A quand la fin de la transition ?
D’après le député Samir Ettaieb, porte-parole d’Al Massar, « la constitution sera prête au printemps 2013 mais les élections ne pourront pas être organisées avant l’automne 2013 ou bien au premier trimestre de 2014 ». Le député de gauche a affirmé ce mardi, dans l’émission Shems, sur Shems FM, qu’il n’était pas possible d’organiser des élections durant l’été de 2013 puisque « plusieurs questions n’ont pas encore été résolues ». Le grand problème, c’est qu’aucun consensus n’a pour le moment été trouvé au sein de l’Anc sur l’adoption d’un nouveau mode de scrutin.

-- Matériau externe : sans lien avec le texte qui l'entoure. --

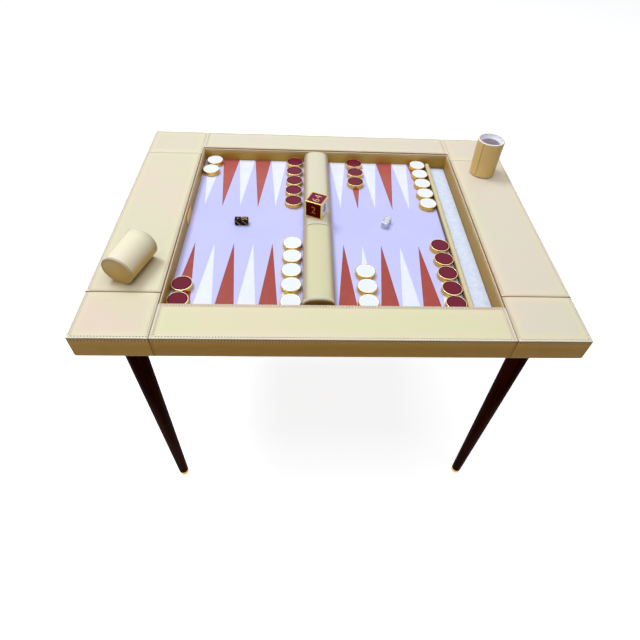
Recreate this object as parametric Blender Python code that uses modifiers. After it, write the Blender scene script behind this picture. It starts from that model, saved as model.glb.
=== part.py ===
"""Games table with a sunken backgammon field, on four turned legs, laid out for play.

Units are metres, +Z is up, and the origin is on the floor under the middle of the table.
X runs along the long side, and the front of the table is at -Y.
"""

from math import atan2, cos, pi, radians, sin

import bmesh
import bpy
from mathutils import Matrix, Vector

# Heights
TABLE_HEIGHT = 0.760
FRAME_HEIGHT = 0.057
FIELD_DROP = 0.034
FIELD_THICKNESS = 0.0130
BOTTOM_THICKNESS = 0.0075

# Plan of the frame
SIDE_PANEL_WIDTH = 0.150
END_PANEL_WIDTH = 0.089
CORNER_DEPTH = 0.1205
LINER_THICKNESS = 0.0037

# The game
CHECKER_DIAMETER = 0.045
CHECKER_THICKNESS = 0.012
CHECKERS_PER_POINT = 5
POINTS_PER_HALF = 6
POINT_SPARE = 0.0002
POINT_OVERRUN = 0.005
TIP_GAP = 0.146
FIELD_MARGIN = 0.0046
BAR_WIDTH = 0.069
DIVIDER_WIDTH = 0.0135
TRAY_SPARE = 0.0037
DIE_SIZE = 0.016
CUBE_SIZE = 0.042
CUP_HEIGHT = 0.097
CUP_BASE_RADIUS = 0.033
CUP_RIM_RADIUS = 0.0353

# Legs
LEG_TOP_RADIUS = 0.0241
LEG_FOOT_RADIUS = 0.0127
LEG_INSET_X = 0.068
LEG_INSET_Y = 0.0894
FERRULE_HEIGHT = 0.014

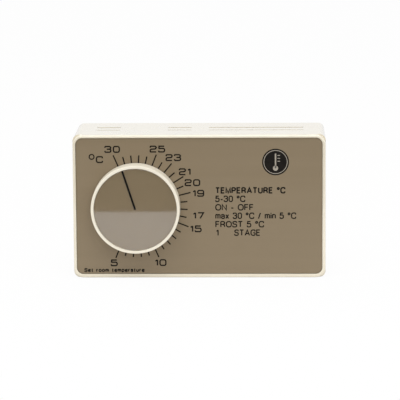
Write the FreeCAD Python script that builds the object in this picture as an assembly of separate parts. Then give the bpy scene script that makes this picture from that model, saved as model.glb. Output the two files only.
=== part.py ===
import FreeCAD, Part
import math
import os

# An electronic room thermostat for a wall: a flat ivory case with a metal front plate and one large
# temperature knob. X runs to the right, Z up, and the dial faces -Y. The wall is the plane y = 0, and
# every "depth" below is a distance out from it. All sizes are in millimetres, angles in degrees.
V = FreeCAD.Vector
OUT = V(0, -1, 0)

# ---- driving dimensions: case ----
case_w = 130.0
case_h = 74.5
case_d = 44.0
body_r = 3.3
frame_r = 5.0
frame_t = 2.2
wall = 2.0
edge_r = 1.0
bezel = 1.5
bezel_low = 2.0
bezel_right = 1.65
skin = 2.4
wall_gap = 0.4
fit_gap = 0.3

# ---- front plate ----
plate_t = 1.2
plate_sunk = 0.4
plate_gap = 0.15

# ---- base plate ----
base_t = 2.5
rim_t = 1.6
rim_inside_r = 0.6
rim_h = 8.0
box_x = 12.0
screw_spacing = 60.0
slot_l = 8.0
slot_r = 2.1
cable_r = 8.0
cable_z = -18.0

# ---- circuit board ----
board_d = 12.0
board_t = 1.6
board_margin = 3.0
board_hole_inset = 5.0
post_r = 3.0
m3_r = 1.5
m3_clear_r = 1.7
m3_pilot_r = 1.3
m25_r = 1.25
window_w = 34.0
window_top = -8.0
access_r = 4.5

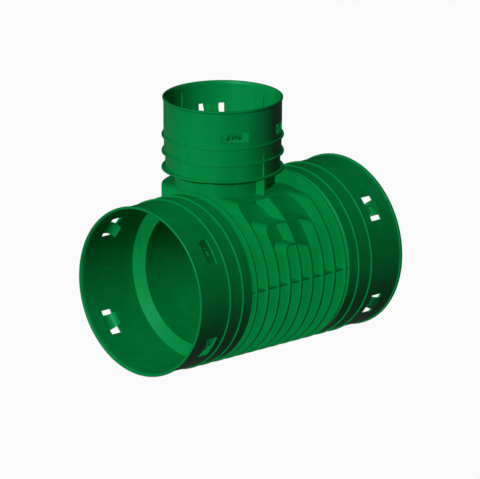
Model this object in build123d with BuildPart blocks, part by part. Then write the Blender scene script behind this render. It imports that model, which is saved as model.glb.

De son côté, le vice-président du parti Ennahda, Abdelfattah Mourou, dans l’émission 21 heures du soir sur la chaîne Attounissia TV, a fait savoir qu’il n’y aurait aucune élection « avant un an », c’est-à-dire pas avant janvier 2014. En attendant que se termine cette interminable phase de transition, Ennahda est chaque jour un peu plus accusé par ses détracteurs de vouloir mettre la main sur tous les leviers du pouvoir afin d’assurer, lors des prochaines élections, son maintien dans les plus hautes sphères de l’Etat.
A l’heure où les parlementaires tentent encore de s’accorder sur la nouvelle Constitution, la situation économique et sociale du pays poursuit sa descente dans le rouge. A cette cadence, la tempête révolutionnaire de 2010 risque fort de s’abattre à nouveau sur la Tunisie.